A key component of the Social Economy Alliance’s manifesto says that we need a “smarter state” – one that uses its buying power to create social value, delivering greater return for taxpayers’ money while improving the business environment.
It’s a point Mark Henderson also reiterates.
“Too often public procurement tender processes require organisations to provide their last three years’ books, intricate figures and so on. Some of this just isn’t feasible for a young social enterprise, and it’s excluding them from the process.”
To combat these barriers, the FSB has forged a campaign that places the Social Value Act, roughly a year since its launch, at the heart of local authority procurement contracts, to help social enterprises win more work.
Among many activities the campaign involves lifting the procurement threshold with local authorities to create more opportunities and setting targets for the proportion of supply chain work fed through social enterprises by authorities.

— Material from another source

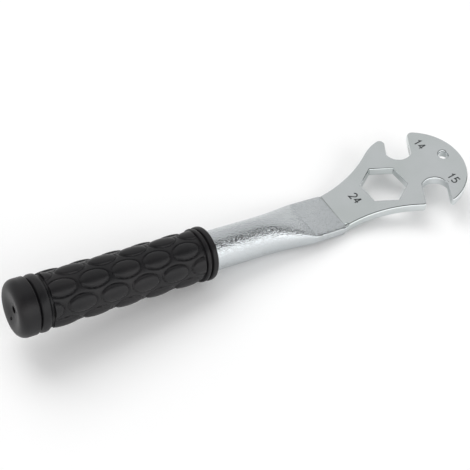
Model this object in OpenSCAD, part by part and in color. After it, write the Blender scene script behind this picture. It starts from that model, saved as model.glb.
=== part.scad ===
// Pedal wrench: a flat steel head with a hexagon and two open jaws, welded at an angle
// to a round tube whose end is pressed flat, with a moulded grip on the other end.
// The hexagon's centre is the origin, +X points to the head's tip, and the whole tool
// is turned about it by lie_pitch so that it lies as it does on a table.

/* [Head plate] */
// Thickness of the head plate
plate_t = 6; // [4.5:0.25:8]
// Angle between the head plate and the handle
head_tilt = 17; // [5:1:25]
// Distance along the plate from the hexagon's centre to the weld seam
seam_d = 38.5; // [34:0.5:50]
// Radius of the round head
head_r = 31.7; // [28:0.1:36]
// Distance from the hexagon's centre to the centre of the round head
head_x = 21.5; // [20:0.5:25]
// Sideways place of the round head's centre
head_y = -1; // [-3:0.5:3]
// Width of the plate's neck at the seam
neck_w = 27; // [24:0.5:30]
// Radius of the hollow curves beside the neck
neck_blend_r = 80; // [60:5:90]
// Place at which the neck begins to widen on the metric jaw's side
neck_start_x = -33; // [-34:0.5:-30]
// Diameter of the hanging hole
hang_d = 6; // [4:0.5:8]
// Distance from the hexagon's centre to the hanging hole
hang_x = 44; // [42:0.5:46]

/* [Hexagon and jaws] */
// Hexagon, across its flats
hex_af = 24; // [17:0.5:26]
// Clearance added to the hexagon and to both jaws
fit_clearance = 0.2; // [0:0.05:0.6]
// Width of the inch-size jaw, which opens to the left
jaw_a_w = 14.3; // [12:0.1:16]
// Sideways place of that jaw's middle line, from the hexagon's centre
jaw_a_offset = 12; // [11:0.1:13]
// Depth level of that jaw's bottom, from the hexagon's centre
jaw_a_bottom = 19.2; // [17:0.1:22]
// Width of the metric jaw, which opens to the right
jaw_b_w = 15; // [12:0.1:17]
// Sideways place of that jaw's middle line, from the hexagon's centre
jaw_b_offset = 30; // [29:0.1:31]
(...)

Steve Camm, of the North East Social Enterprise Partnership (NESEP) said: “The Social Economy Alliance Manifesto talks about extending the Social Value Act and enacting new EU rules. Winning contracts, especially public sector contracts, is a massive issue for social enterprises in the North East. There has been progress in some areas but more needs to be done to increase the amount of local delivery by local social enterprises/consortia of social enterprises both directly and as part of a supply chain.
“Limiting some contracts social enterprises as suggested in the Manifesto could make a massive difference to the North East economy, especially if these are social enterprises headquartered in the region.”
As the Social Economy Alliance’s manifesto suggests though – the future is not about what the UK government can do for the social economy, but what the social economy can do for the country.